Tillim mentions the decade from roughly 1950 to 1960, when these buildings were erected, as a “strange contemporary mythological time.” It was then that Patrice Lumumba, the Congolese independence leader for whom this series of photographs is named, championed the ideals of national unity, economic independence, and pan-African solidarity that inspired hope for freedom and material prosperity. This dream, which threatened US interests, was brutally cut short with Lumumba’s 1960 assassination. Tillim’s photographs suggest an ongoing subjunctive mood of uncertainty in which time passes but the dream does not materialize as imagined. This anachronism, literally time out of order, has an odd appeal to an ever-accelerating western nostalgia.

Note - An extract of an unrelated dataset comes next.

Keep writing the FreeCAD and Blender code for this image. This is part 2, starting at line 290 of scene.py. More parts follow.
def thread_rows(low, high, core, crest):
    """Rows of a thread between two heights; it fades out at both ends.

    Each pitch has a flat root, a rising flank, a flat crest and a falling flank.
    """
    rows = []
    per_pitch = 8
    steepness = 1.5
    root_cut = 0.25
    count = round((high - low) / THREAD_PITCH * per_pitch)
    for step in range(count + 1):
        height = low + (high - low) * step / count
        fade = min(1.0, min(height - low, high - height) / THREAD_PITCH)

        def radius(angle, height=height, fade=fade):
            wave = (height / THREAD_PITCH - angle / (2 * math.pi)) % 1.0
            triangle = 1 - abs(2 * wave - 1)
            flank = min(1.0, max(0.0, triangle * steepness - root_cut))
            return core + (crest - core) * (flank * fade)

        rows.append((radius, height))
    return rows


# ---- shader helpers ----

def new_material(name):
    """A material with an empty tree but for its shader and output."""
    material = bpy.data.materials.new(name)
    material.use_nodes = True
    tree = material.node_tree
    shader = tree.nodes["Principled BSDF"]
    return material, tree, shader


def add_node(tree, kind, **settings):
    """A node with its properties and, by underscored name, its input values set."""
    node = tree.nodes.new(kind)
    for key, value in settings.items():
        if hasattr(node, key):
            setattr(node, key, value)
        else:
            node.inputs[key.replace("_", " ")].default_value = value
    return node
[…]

Our information age, dominated by the high-speed intangible workings of data, is understandably full of longing for a world of touchable, explicable things. Though some viewers might recoil from a decrepitude that is a universal threat, not merely African, the evident grandeur and repose displayed in Tillim’s images must lure most of them back.

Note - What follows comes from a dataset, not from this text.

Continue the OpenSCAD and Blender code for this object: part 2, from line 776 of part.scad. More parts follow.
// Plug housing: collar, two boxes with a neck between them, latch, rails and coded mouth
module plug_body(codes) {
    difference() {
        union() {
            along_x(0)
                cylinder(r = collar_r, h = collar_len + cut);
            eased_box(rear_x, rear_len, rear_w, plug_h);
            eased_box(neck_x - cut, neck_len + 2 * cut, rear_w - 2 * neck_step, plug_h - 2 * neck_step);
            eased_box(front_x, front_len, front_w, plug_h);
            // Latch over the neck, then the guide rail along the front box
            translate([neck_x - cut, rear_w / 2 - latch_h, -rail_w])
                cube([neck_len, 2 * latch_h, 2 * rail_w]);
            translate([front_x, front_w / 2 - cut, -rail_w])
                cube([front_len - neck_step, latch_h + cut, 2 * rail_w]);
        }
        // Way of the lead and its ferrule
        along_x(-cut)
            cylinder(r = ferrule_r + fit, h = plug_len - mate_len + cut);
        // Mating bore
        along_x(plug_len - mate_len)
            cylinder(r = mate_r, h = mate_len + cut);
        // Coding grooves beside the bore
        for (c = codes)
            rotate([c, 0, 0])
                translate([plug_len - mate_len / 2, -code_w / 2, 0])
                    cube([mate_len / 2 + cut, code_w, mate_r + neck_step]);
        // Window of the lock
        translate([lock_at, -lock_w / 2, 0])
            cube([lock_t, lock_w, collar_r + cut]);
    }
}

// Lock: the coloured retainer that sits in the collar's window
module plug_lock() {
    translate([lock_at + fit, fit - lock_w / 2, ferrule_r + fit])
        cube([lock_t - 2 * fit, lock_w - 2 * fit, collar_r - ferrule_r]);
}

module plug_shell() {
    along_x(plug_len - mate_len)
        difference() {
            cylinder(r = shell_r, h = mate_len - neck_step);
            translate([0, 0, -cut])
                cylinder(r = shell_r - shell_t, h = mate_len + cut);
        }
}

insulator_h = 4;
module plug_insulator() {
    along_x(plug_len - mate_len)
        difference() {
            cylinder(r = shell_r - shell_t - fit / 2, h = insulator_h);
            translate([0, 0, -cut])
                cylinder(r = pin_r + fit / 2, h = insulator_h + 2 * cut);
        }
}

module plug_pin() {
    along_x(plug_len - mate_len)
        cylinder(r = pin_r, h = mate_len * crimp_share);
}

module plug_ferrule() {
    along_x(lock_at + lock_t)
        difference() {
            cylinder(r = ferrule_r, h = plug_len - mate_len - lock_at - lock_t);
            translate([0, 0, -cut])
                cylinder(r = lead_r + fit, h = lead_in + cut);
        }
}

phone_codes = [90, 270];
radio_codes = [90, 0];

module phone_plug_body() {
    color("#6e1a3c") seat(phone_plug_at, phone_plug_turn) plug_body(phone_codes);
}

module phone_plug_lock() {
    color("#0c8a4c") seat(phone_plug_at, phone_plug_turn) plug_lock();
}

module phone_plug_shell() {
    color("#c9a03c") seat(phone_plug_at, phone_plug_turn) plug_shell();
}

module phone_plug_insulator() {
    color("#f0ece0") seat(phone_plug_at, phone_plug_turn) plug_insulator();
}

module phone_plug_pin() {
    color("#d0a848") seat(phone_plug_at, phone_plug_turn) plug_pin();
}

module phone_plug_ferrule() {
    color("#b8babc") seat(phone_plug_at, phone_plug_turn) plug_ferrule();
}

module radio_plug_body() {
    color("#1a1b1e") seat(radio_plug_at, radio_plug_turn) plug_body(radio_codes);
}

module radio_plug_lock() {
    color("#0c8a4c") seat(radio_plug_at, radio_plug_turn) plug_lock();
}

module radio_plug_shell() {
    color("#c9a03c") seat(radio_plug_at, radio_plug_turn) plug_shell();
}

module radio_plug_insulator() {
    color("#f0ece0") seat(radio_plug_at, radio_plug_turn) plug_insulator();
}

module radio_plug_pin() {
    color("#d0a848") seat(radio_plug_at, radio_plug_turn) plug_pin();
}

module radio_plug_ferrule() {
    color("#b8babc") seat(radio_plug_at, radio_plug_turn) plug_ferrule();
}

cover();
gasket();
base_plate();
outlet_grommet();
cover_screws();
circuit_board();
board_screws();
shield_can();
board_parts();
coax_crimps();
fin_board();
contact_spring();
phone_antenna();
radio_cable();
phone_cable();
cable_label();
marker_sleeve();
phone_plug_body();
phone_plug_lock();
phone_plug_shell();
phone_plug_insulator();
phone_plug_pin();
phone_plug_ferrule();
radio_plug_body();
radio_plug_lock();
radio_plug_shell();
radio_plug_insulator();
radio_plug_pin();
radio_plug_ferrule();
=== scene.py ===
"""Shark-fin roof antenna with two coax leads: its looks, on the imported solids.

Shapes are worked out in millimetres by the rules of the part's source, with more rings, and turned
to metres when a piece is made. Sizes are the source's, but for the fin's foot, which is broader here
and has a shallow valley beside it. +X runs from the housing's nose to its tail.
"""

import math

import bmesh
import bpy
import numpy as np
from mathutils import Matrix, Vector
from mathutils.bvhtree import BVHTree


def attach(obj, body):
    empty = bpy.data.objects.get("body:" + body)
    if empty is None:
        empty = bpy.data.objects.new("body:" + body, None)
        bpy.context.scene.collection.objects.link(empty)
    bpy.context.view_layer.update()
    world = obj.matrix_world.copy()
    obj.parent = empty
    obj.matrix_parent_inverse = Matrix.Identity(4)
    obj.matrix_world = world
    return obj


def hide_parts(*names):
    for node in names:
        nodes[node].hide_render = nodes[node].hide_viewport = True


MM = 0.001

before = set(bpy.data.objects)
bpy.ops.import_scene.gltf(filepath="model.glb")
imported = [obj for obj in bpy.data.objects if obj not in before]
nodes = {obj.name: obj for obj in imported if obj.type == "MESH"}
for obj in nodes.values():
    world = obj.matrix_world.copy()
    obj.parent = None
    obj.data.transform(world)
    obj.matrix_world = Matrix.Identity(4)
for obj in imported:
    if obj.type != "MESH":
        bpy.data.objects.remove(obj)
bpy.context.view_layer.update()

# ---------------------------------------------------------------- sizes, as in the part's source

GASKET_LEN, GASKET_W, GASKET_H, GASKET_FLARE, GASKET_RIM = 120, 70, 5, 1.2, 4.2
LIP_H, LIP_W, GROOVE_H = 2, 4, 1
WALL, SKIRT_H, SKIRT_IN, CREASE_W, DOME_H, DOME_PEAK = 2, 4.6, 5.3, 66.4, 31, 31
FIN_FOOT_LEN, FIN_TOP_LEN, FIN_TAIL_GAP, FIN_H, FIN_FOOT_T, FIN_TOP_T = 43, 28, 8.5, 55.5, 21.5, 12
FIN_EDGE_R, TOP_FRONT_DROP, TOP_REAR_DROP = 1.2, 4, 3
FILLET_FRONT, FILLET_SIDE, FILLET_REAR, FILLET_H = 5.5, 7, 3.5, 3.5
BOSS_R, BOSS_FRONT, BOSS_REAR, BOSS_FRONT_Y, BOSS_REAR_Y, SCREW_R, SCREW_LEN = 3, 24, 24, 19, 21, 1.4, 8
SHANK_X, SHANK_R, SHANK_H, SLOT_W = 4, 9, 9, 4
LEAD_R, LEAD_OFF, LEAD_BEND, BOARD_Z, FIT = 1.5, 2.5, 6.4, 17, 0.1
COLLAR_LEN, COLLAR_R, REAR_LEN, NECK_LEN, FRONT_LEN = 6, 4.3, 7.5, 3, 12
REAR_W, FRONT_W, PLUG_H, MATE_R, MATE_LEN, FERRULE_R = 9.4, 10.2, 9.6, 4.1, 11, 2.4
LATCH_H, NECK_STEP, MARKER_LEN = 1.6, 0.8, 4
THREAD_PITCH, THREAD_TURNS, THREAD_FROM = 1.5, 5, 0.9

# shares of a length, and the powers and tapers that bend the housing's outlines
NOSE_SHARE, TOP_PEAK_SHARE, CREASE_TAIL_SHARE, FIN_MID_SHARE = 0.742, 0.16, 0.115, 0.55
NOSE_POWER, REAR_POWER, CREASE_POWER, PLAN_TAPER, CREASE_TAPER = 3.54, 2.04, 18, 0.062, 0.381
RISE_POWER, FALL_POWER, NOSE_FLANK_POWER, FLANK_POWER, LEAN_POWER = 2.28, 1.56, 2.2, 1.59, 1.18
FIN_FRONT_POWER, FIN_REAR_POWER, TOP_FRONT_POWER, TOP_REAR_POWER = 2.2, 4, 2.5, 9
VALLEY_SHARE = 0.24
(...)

Guy Tillim, City Hall, Lumumbashi. Courtesy Lannan Foundation.

Knowing our propensity to exoticize by staying on the surface, and leaving aside the photographer’s intentions, which surely include a claim on some kind of documentary “truth”, we might choose temporarily to give in to revery, and experience these photographs as a fantasy of the real. Tillim’s blanched photos depict a world without veneer, a world of structure, of bones, of sun-light and sun-shadow, where things seem to be what they seem, quite unlike the contemporary built world in the US.

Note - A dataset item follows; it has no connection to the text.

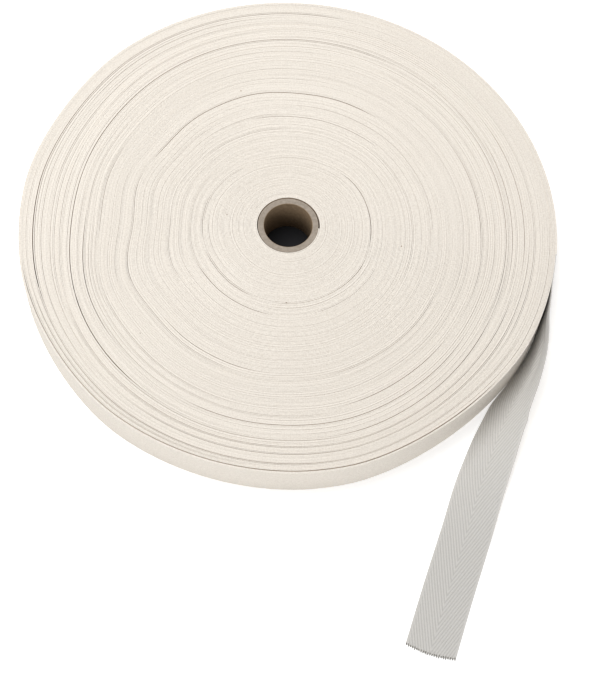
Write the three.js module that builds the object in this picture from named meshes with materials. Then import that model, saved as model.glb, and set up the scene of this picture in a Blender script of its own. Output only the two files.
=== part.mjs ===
// A roll of woven cotton tape on a card core. It lies flat on its side, and the loose end
// runs off the rim, leans over and comes to lie flat on the surface.
// Millimetres, Z up. While it is being shaped, the roll's axis is the line x = 0, y = 0.
import * as THREE from "three";

// Tape and core
const TAPE_WIDTH = 25;
const ROLL_RADIUS = 137.3;
const CORE_BORE_RADIUS = 12.7;
const CORE_OUTER_RADIUS = 16;
const CORE_LENGTH = 25.3;
const CORE_CHAMFER = 0.3;
const LOOSE_THICKNESS = 1;
const PIECE_GAP = 0.3;

// Steps round and along
const CORE_STEPS = 48;
const ROLL_STEPS = 90;
const LOOSE_STEPS_ALONG = 64;
const LOOSE_STEPS_ACROSS = 4;

// The winding is a little wider than it is deep, and a little off centre on its core
const OVAL = 1.2;
const OFF_CENTRE = 1.1;

// Soft flats in the winding. Heading and reach (half of the flat's width) are in degrees,
// heading from +X towards +Y. The other columns give the flat's depth, near the core, half way
// out and at the rim, as a share of how far a straight chord would cut in.
const FLATS = [
  { heading: 180, reach: 17, atCore: 0.05, halfWay: 0.65, atRim: 0.05 },
  { heading: -149, reach: 20, atCore: 0.05, halfWay: 0.55, atRim: 0.12 },
  { heading: 150, reach: 19, atCore: 0.0, halfWay: 0.35, atRim: 0.18 },
  { heading: -52, reach: 24, atCore: 0.0, halfWay: 0.25, atRim: 0.18 },
  { heading: -110, reach: 24, atCore: 0.0, halfWay: 0.3, atRim: 0.05 },
];

// Main rings of the upper face, as shares of the roll's radius. Each is a groove where two
// turns part, and the turns outside it lie at their own level.
const RINGS = [
  { share: 0.305, depth: 0.6, level: -0.2 },
  { share: 0.44, depth: 0.5, level: 0.0 },
  { share: 0.585, depth: 0.8, level: -0.4 },
  { share: 0.71, depth: 0.6, level: -0.1 },
  { share: 0.768, depth: 0.8, level: -0.4 },
  { share: 0.82, depth: 1.0, level: -0.2 },
  { share: 0.885, depth: 0.5, level: -0.4 },
  { share: 0.957, depth: 1.0, level: -0.6 },
];
const GROOVE_HALF_WIDTH = 0.7;
const RIM_ROUNDING = 0.5;

// The loose end's lower edge, first along the rim and then on the surface. Lean is the angle
// between the tape and the surface: 90 stands on edge, 0 lies flat.
const ALONG_RIM = [
  { heading: -6, lean: 90 },
  { heading: -13, lean: 90 },
  { heading: -20, lean: 85 },
  { heading: -27, lean: 70 },
  { heading: -34, lean: 52 },
];
const ON_SURFACE = [
  { x: 104.4, y: -88.4, lean: 42 },
  { x: 99.7, y: -96.6, lean: 32 },
  { x: 95.1, y: -104.5, lean: 22 },
  { x: 91.2, y: -112.6, lean: 13 },
  { x: 84.6, y: -128.6, lean: 5 },
  { x: 76.8, y: -152.2, lean: 1 },
  { x: 66.4, y: -183.2, lean: 0 },
  { x: 56.8, y: -213.2, lean: 0 },
];
const CUT_BULGE = 1.4;

const tapeCloth = new THREE.MeshStandardMaterial({ color: 0xece4d8, roughness: 0.95, metalness: 0 });
const looseCloth = new THREE.MeshStandardMaterial({ color: 0xd6d2ca, roughness: 0.9, metalness: 0 });
const card = new THREE.MeshStandardMaterial({ color: 0x9e9286, roughness: 0.9, metalness: 0 });

const radians = THREE.MathUtils.degToRad;

// The smaller angle between two headings, in radians
function apart(heading, other) {
  const turn = 2 * Math.PI;
  const difference = THREE.MathUtils.euclideanModulo(heading - other + Math.PI, turn) - Math.PI;
  return Math.abs(difference);
}

// How deep a flat is at a share of the way from the core to the rim
function flatDepth(flat, share) {
  if (share < 0.5) {
    return THREE.MathUtils.lerp(flat.atCore, flat.halfWay, share / 0.5);
  }
  return THREE.MathUtils.lerp(flat.halfWay, flat.atRim, (share - 0.5) / 0.5);
}

// The radius, at a heading in radians, of the turn whose mean radius is given
function turnRadius(mean, heading) {
  const share = (mean - CORE_OUTER_RADIUS) / (ROLL_RADIUS - CORE_OUTER_RADIUS);
  let radius = mean + share * (OVAL * Math.cos(2 * heading) + OFF_CENTRE * Math.sin(heading));
  for (const flat of FLATS) {
    const reach = radians(flat.reach);
    const off = apart(heading, radians(flat.heading));
    if (off < reach) {
      const fade = (1 - (off / reach) ** 2) ** 1.5;
      radius -= mean * flatDepth(flat, share) * (1 - Math.cos(reach)) * fade;
    }
  }
  return radius;
}

// A lathed body. Its profile is turned about Y, so it is stood up to turn about Z.
function lathed(profile, steps) {
  const points = profile.map(([radius, height]) => new THREE.Vector2(radius, height));
  points.push(points[0].clone());
  return new THREE.LatheGeometry(points, steps).rotateX(Math.PI / 2);
}

// The card tube, with its end edges just broken
function coreTube() {
  const profile = [
    [CORE_BORE_RADIUS, 0],
    [CORE_OUTER_RADIUS, 0],
    [CORE_OUTER_RADIUS, CORE_LENGTH - CORE_CHAMFER],
    [CORE_OUTER_RADIUS - CORE_CHAMFER, CORE_LENGTH],
    [CORE_BORE_RADIUS + CORE_CHAMFER, CORE_LENGTH],
    [CORE_BORE_RADIUS, CORE_LENGTH - CORE_CHAMFER],
  ];
  return lathed(profile, CORE_STEPS);
}

// The wound tape: a ring with a flat underside, and grooves and levels in its upper face
function woundTape() {
  const innerRadius = CORE_OUTER_RADIUS + PIECE_GAP;
  const profile = [[innerRadius, 0], [ROLL_RADIUS, 0]];
  const upper = [[innerRadius, TAPE_WIDTH]];
  let level = 0;
  for (const ring of RINGS) {
    const middle = ring.share * ROLL_RADIUS;
    const lowest = Math.min(level, ring.level) - ring.depth;
    upper.push([middle - GROOVE_HALF_WIDTH, TAPE_WIDTH + level]);
    upper.push([middle, TAPE_WIDTH + lowest]);
    upper.push([middle + GROOVE_HALF_WIDTH, TAPE_WIDTH + ring.level]);
    level = ring.level;
  }
  upper.push([ROLL_RADIUS - RIM_ROUNDING, TAPE_WIDTH + level]);
  upper.push([ROLL_RADIUS, TAPE_WIDTH + level - RIM_ROUNDING]);
  const geometry = lathed(profile.concat(upper.reverse()), ROLL_STEPS);
  const place = geometry.attributes.position;
  for (let i = 0; i < place.count; i += 1) {
    const mean = Math.hypot(place.getX(i), place.getY(i));
    const heading = Math.atan2(place.getY(i), place.getX(i));
    const radius = Math.max(turnRadius(mean, heading), innerRadius);
    place.setXY(i, radius * Math.cos(heading), radius * Math.sin(heading));
  }
  return geometry;
}

// Sections of the loose end: a point on its lower edge, and the lean there
function looseSections() {
  const clear = PIECE_GAP + LOOSE_THICKNESS / 2;
  const sections = ALONG_RIM.map((row) => {
    const heading = radians(row.heading);
    const radius = turnRadius(ROLL_RADIUS, heading) + clear;
    return { x: radius * Math.cos(heading), y: radius * Math.sin(heading), lean: row.lean };
  });
  return sections.concat(ON_SURFACE);
}

// The loose end: a flat strip, whose every vertex is carried onto the lower edge's curve
function looseEnd() {
  const sections = looseSections();
  const edge = new THREE.CatmullRomCurve3(sections.map(({ x, y }) => new THREE.Vector3(x, y, 0)));
  const leans = new THREE.SplineCurve(sections.map(({ lean }) => new THREE.Vector2(lean, 0)));
  const length = edge.getLength();
  const strip = new THREE.BoxGeometry(
    length, TAPE_WIDTH, LOOSE_THICKNESS, LOOSE_STEPS_ALONG, LOOSE_STEPS_ACROSS, 1);
  const place = strip.attributes.position;
  const up = new THREE.Vector3(0, 0, 1);
  for (let i = 0; i < place.count; i += 1) {
    const across = place.getY(i) + TAPE_WIDTH / 2;
    const through = place.getZ(i);
    const short = CUT_BULGE * (1 - Math.sin((Math.PI * across) / TAPE_WIDTH));
    const along = THREE.MathUtils.clamp((place.getX(i) / length + 0.5) * (length - short), 0, length);
    const t = edge.getUtoTmapping(0, along);
    const ahead = edge.getTangent(t);
    const lean = radians(THREE.MathUtils.clamp(leans.getPoint(t).x, 0, 90));
    const outward = new THREE.Vector3(-ahead.y, ahead.x, 0);
    const width = outward.clone().multiplyScalar(Math.cos(lean)).addScaledVector(up, Math.sin(lean));
    const normal = outward.multiplyScalar(-Math.sin(lean)).addScaledVector(up, Math.cos(lean));
    const at = edge.getPoint(t);
    at.z = (LOOSE_THICKNESS / 2) * Math.cos(lean);
    at.addScaledVector(width, across).addScaledVector(normal, through);
    place.setXYZ(i, at.x, at.y, at.z);
  }
  return strip;
}

// A named sub-part of the roll
function piece(name, geometry, material) {
  const mesh = new THREE.Mesh(geometry, material);
  mesh.name = name;
  return mesh;
}

const roll = new THREE.Group();
roll.add(piece("core_tube", coreTube(), card));
roll.add(piece("wound_tape", woundTape(), tapeCloth));
roll.add(piece("loose_end", looseEnd(), looseCloth));

// The origin is the middle of the whole footprint, on the surface
const footprint = new THREE.Box3().setFromObject(roll);
const middle = footprint.getCenter(new THREE.Vector3());
roll.position.set(-middle.x, -middle.y, -footprint.min.z);

export default roll;
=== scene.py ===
# %% [markdown]
# # A roll of woven cotton tape, lying flat
# The object is a big pancake of tie tape: some two hundred turns of herringbone cotton tape
# wound on a short card core. It lies on its side, so its upper face is made of nothing but tape
# edges, and the outer end of the tape runs off the rim, leans over and lies flat.
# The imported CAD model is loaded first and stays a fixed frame. Shapes are worked out in
# millimetres, which suit a tape, and are turned into metres as they enter Blender.

import math
import random

import bmesh
import bpy
import numpy as np
from mathutils import Matrix, Quaternion, Vector


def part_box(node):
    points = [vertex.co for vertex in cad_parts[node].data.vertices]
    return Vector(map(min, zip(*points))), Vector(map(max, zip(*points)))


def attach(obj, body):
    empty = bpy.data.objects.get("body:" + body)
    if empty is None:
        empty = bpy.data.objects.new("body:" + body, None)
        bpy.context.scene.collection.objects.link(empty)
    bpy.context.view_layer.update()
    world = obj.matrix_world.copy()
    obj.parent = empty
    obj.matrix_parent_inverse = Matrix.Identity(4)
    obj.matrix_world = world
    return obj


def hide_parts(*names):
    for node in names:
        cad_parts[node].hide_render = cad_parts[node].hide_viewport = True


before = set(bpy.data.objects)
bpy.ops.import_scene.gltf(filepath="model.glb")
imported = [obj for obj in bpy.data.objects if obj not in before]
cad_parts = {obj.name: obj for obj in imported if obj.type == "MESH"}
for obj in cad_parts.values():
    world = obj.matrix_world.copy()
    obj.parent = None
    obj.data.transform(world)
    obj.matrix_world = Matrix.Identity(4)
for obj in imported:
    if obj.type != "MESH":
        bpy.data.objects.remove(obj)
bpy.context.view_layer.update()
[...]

In Tillim’s photographs, each object, and each person have their own singular space-time, pared and slowed down as if for a stage set, giving every appearance of belonging to an analog world. Cell phones are advertised and may rest on hips, but the pushbutton phone, typewriter, rubber stamp, file folder and pen reign in the somnolent office world depicted in 7 of the 19 photographs in the exhibition. Two men, one with his back to us, hatted, the other dangling eyeglasses, gaze contemplatively out of a steel casement office window. No harried clerks here. In another image, a man, whose family is just moving into a former bank building, stands between a wall of light and a gloriously hot pink talismanic towel with a golden key motif that is suspended on a line in the shadow. In a Lumumbashi city hall, a man sits at a desk wearing a t-shirt with a line drawing of a handshake, and writes; behind him a wire traipses lackadaisically down the wall. In the foreground a battery wire becomes entangled in vine that climbs up toward the shelves and a flat freestanding metal map of Africa. The whole image is a delicate, eloquent balancing act reminiscent of Klee’s walk with a line. In an office in Likasi, Congo, a woman writes on a desk with a hole larger than her paper. Her co-worker wearing an African geometric patterned dress whose hem reads “véritable,real” types on a mechanical machine below a Vodaphone poster declaring “One nation, one web”. Purpose is poised against the abyss, ancient against contemporary, real against real in mise en abîme fashion.

The Grande Hotel built as a luxury hotel in 1955 in Beira, has become squatter housing for a community of two to three thousand people. The illusory skin of luxury has given way, corn and other crops are cultivated, laundry hangs on every balcony, boys idle at the pool, but the vertiginous compositions suggest a post-apocalypse Hollywood set in which anything may happen.

Somehow contrary to what one might suppose, given the subdued dreamy atmosphere of Tillim’s series, he professes enthusiasm for the current ubiquity of digital media. In conversation with author Adam Hochschild at The Lensic Theatre, Tillim said that ours may be a golden age of sophistication about images, because everyone is a producer and interpreter of images. Tillim himself certainly is such a sophisticate, a veteran photojournalist who worked on assignment in the middle of the fray, now independent artist exhibiting in the strictures of the white cube (or in this case, the yellow corridors of Lannan Foundation). He composes thoughtfully, aware that in our digital era there is no line between document and fantasy, yet searching for his place within the unfolding we will later call history.

 

Guy Tillim: Avenue Patrice Lumumba is on view at Lannan Foundation on Saturdays and Sundays from 12 – 5 through September 4.